# Your instructions
Your task is to copy the lines between the line containing "# Bevels, lands and groove" and the line containing "record = json.load(file)", counting both of those lines, and to emit nothing more.

# Given information
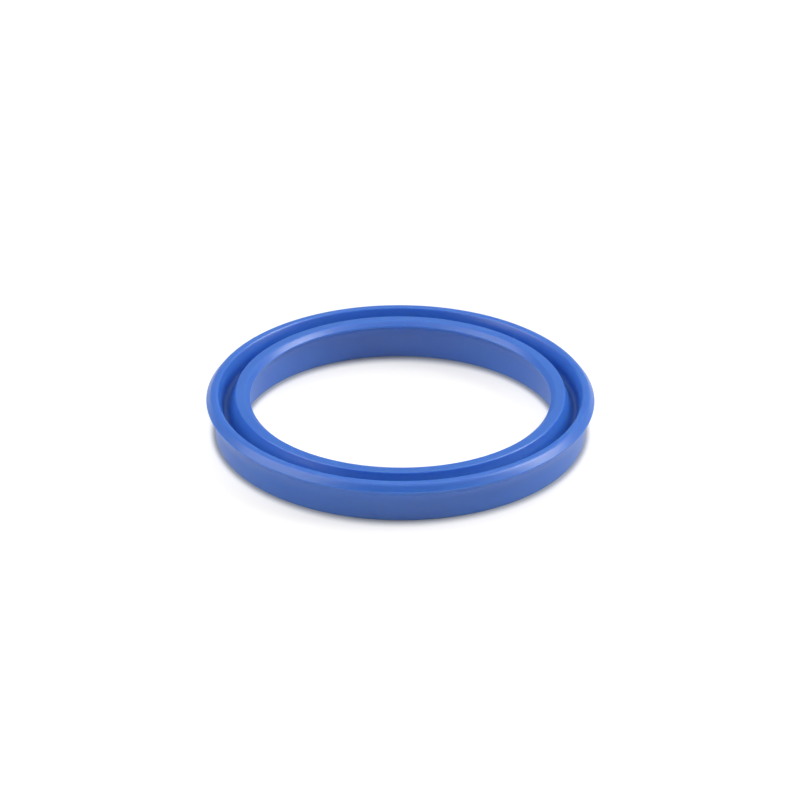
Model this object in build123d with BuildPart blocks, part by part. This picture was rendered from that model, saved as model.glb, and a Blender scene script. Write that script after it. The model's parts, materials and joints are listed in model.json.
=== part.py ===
from build123d import *
import os

# U cup rod seal: one moulded ring with a heel, two flaring lips and a groove between them.
# Millimetres. +Z is the ring's axis, with the lips up, and the origin is the centre of the heel face.

# Gland that the seal fills
rod_diameter = 50.0
gland_depth = 5.0  # from the rod's surface to the housing bore

# Heel, with a straight wall below each lip
heel_clearance = 0.45  # from the rod, and from the housing bore
heel_chamfer = 0.15
inner_heel_height = 3.5
outer_heel_height = 2.5

# Lips, which end level with each other, each with a land on top and a bevel down to its sealing edge
seal_height = 7.0
lip_reach = 1.1  # how far each free lip reaches past the rod's surface or the housing bore
inner_bevel_width = 0.65
inner_bevel_height = 0.8
outer_bevel_width = 0.95
outer_bevel_height = 1.2
inner_land_width = 1.75
outer_land_width = 0.85

# Groove: a vee between the lips, broken at its two crests and rounded out at its floor
groove_offset = 0.4  # of the vee from the middle of the heel, towards the thinner outer lip
groove_vee_depth = 4.3  # to the point where the groove's two walls would meet
groove_floor_radius = 0.65
crest_chamfer = 0.3

# Radii of the heel
rod_radius = rod_diameter / 2
housing_radius = rod_radius + gland_depth
inner_heel_radius = rod_radius + heel_clearance
outer_heel_radius = housing_radius - heel_clearance

# Corners of the section, as radius and height: each lip from its sealing edge over to the groove
inner_sealing_edge = (rod_radius - lip_reach, seal_height - inner_bevel_height)
inner_land_start = (inner_sealing_edge[0] + inner_bevel_width, seal_height)
inner_land_end = (inner_land_start[0] + inner_land_width, seal_height)
outer_sealing_edge = (housing_radius + lip_reach, seal_height - outer_bevel_height)
outer_land_start = (outer_sealing_edge[0] - outer_bevel_width, seal_height)
outer_land_end = (outer_land_start[0] - outer_land_width, seal_height)
groove_vee = (rod_radius + gland_depth / 2 + groove_offset, seal_height - groove_vee_depth)

with BuildPart() as u_cup_seal:
    with BuildSketch(Plane.XZ) as section:
        with BuildLine():
            # Heel face and straight walls, which curve smoothly into the flares under the lips
            Line((inner_heel_radius, 0), (outer_heel_radius, 0))
            inner_wall = Line((inner_heel_radius, 0), (inner_heel_radius, inner_heel_height))
            outer_wall = Line((outer_heel_radius, 0), (outer_heel_radius, outer_heel_height))
            TangentArc(inner_wall @ 1, inner_sealing_edge, tangent=inner_wall % 1)
            TangentArc(outer_wall @ 1, outer_sealing_edge, tangent=outer_wall % 1)

            # Bevels, lands and groove
            Polyline(
                inner_sealing_edge,
                inner_land_start,
                inner_land_end,
                groove_vee,
                outer_land_end,
                outer_land_start,
                outer_sealing_edge,
            )
        make_face()
        chamfer(section.vertices().group_by(Axis.Y)[0], length=heel_chamfer)
        fillet(section.vertices().sort_by_distance(groove_vee)[0], radius=groove_floor_radius)
        for crest in (inner_land_end, outer_land_end):
            chamfer(section.vertices().sort_by_distance(crest)[0], length=crest_chamfer)
    revolve(axis=Axis.Z)
u_cup_seal.part.label = "u_cup_seal"

os.makedirs("parts", exist_ok=True)
export_step(u_cup_seal.part, "parts/u_cup_seal.step")
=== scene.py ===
import json
import math

import bpy
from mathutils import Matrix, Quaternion, Vector


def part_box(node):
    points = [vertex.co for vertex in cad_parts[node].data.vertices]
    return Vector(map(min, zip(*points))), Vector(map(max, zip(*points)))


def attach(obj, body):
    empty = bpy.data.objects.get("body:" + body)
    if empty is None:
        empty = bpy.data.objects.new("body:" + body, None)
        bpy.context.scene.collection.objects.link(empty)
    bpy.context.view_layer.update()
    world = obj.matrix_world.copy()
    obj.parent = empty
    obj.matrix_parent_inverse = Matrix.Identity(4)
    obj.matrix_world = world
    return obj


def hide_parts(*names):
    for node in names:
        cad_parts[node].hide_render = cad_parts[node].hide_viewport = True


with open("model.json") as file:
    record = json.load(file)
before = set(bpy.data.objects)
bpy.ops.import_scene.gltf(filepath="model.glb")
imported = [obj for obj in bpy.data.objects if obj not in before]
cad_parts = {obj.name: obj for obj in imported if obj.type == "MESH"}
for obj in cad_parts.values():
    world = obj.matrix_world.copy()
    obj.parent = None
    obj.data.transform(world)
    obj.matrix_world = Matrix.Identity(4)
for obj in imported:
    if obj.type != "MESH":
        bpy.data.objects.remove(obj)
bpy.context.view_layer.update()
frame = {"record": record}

NODE = "u_cup_seal"
lowest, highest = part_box(NODE)
mounts = {mount["name"]: mount for mount in frame["record"]["mounts"]}

# ---- Sizes, in metres ----
# Section of the ring: its height, heel and widest circle come from the frame
SEAL_HEIGHT = highest.z - lowest.z
INNER_HEEL_RADIUS = mounts["rod_bore"]["dims"]["r_mm"] / 1000
OUTER_HEEL_RADIUS = mounts["housing_seat"]["dims"]["r_mm"] / 1000
INNER_HEEL_HEIGHT = 0.0035
OUTER_HEEL_HEIGHT = 0.0025
INNER_EDGE_RADIUS = 0.0239  # of the inner lip's sealing edge, the narrowest circle
OUTER_EDGE_RADIUS = highest.x
INNER_EDGE_HEIGHT = 0.0062
OUTER_EDGE_HEIGHT = 0.0058
INNER_LAND = (0.02635, 0.0248)  # radii, from the groove to the bevel
OUTER_LAND = (0.0292, 0.0302)
INNER_LAND_FALL = 0.00008  # of the inner land toward the groove
GROOVE_MIDDLE = 0.0279
GROOVE_FLOOR_HEIGHT = 0.004

# Radii of the section's roundings
HEEL_ROUND = 0.00015
INNER_CREST_ROUND = 0.0003
OUTER_CREST_ROUND = 0.0004
INNER_LAND_ROUND = 0.0005
OUTER_LAND_ROUND = 0.0008
EDGE_ROUND = 0.0002
FLOOR_ROUND = 0.0006

# Fineness of the mesh
SEGMENTS = 720  # round the ring
FLARE_STEPS = 14
GROOVE_WALL_STEPS = 6
ARC_STEP = math.radians(9)  # between points of a rounding
LEAST_ARC_STEPS = 3

# Polyurethane: the blue of its faint clouds, its gloss and its grain
DEEP_BLUE = (0.039, 0.160, 0.555, 1)
PALE_BLUE = (0.047, 0.178, 0.595, 1)
REFRACTION = 1.6
SUBSURFACE_WEIGHT = 0.9
SUBSURFACE_TINT = (0.4, 0.7, 1.0)
SUBSURFACE_REACH = 0.0022
ROUGHNESS = (0.29, 0.35)  # from rubbed patches to the dullest
CLOUD_SCALE, CLOUD_DETAIL = 220, 4
PATCH_SCALE, PATCH_DETAIL = 90, 3
GRAIN_SCALE, GRAIN_DETAIL = 6000, 2
GRAIN_STRENGTH = 0.12
GRAIN_HEIGHT = 0.00002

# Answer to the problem
            # Bevels, lands and groove
            Polyline(
                inner_sealing_edge,
                inner_land_start,
                inner_land_end,
                groove_vee,
                outer_land_end,
                outer_land_start,
                outer_sealing_edge,
            )
        make_face()
        chamfer(section.vertices().group_by(Axis.Y)[0], length=heel_chamfer)
        fillet(section.vertices().sort_by_distance(groove_vee)[0], radius=groove_floor_radius)
        for crest in (inner_land_end, outer_land_end):
            chamfer(section.vertices().sort_by_distance(crest)[0], length=crest_chamfer)
    revolve(axis=Axis.Z)
u_cup_seal.part.label = "u_cup_seal"

os.makedirs("parts", exist_ok=True)
export_step(u_cup_seal.part, "parts/u_cup_seal.step")
=== scene.py ===
import json
import math

import bpy
from mathutils import Matrix, Quaternion, Vector


def part_box(node):
    points = [vertex.co for vertex in cad_parts[node].data.vertices]
    return Vector(map(min, zip(*points))), Vector(map(max, zip(*points)))


def attach(obj, body):
    empty = bpy.data.objects.get("body:" + body)
    if empty is None:
        empty = bpy.data.objects.new("body:" + body, None)
        bpy.context.scene.collection.objects.link(empty)
    bpy.context.view_layer.update()
    world = obj.matrix_world.copy()
    obj.parent = empty
    obj.matrix_parent_inverse = Matrix.Identity(4)
    obj.matrix_world = world
    return obj


def hide_parts(*names):
    for node in names:
        cad_parts[node].hide_render = cad_parts[node].hide_viewport = True


with open("model.json") as file:
    record = json.load(file)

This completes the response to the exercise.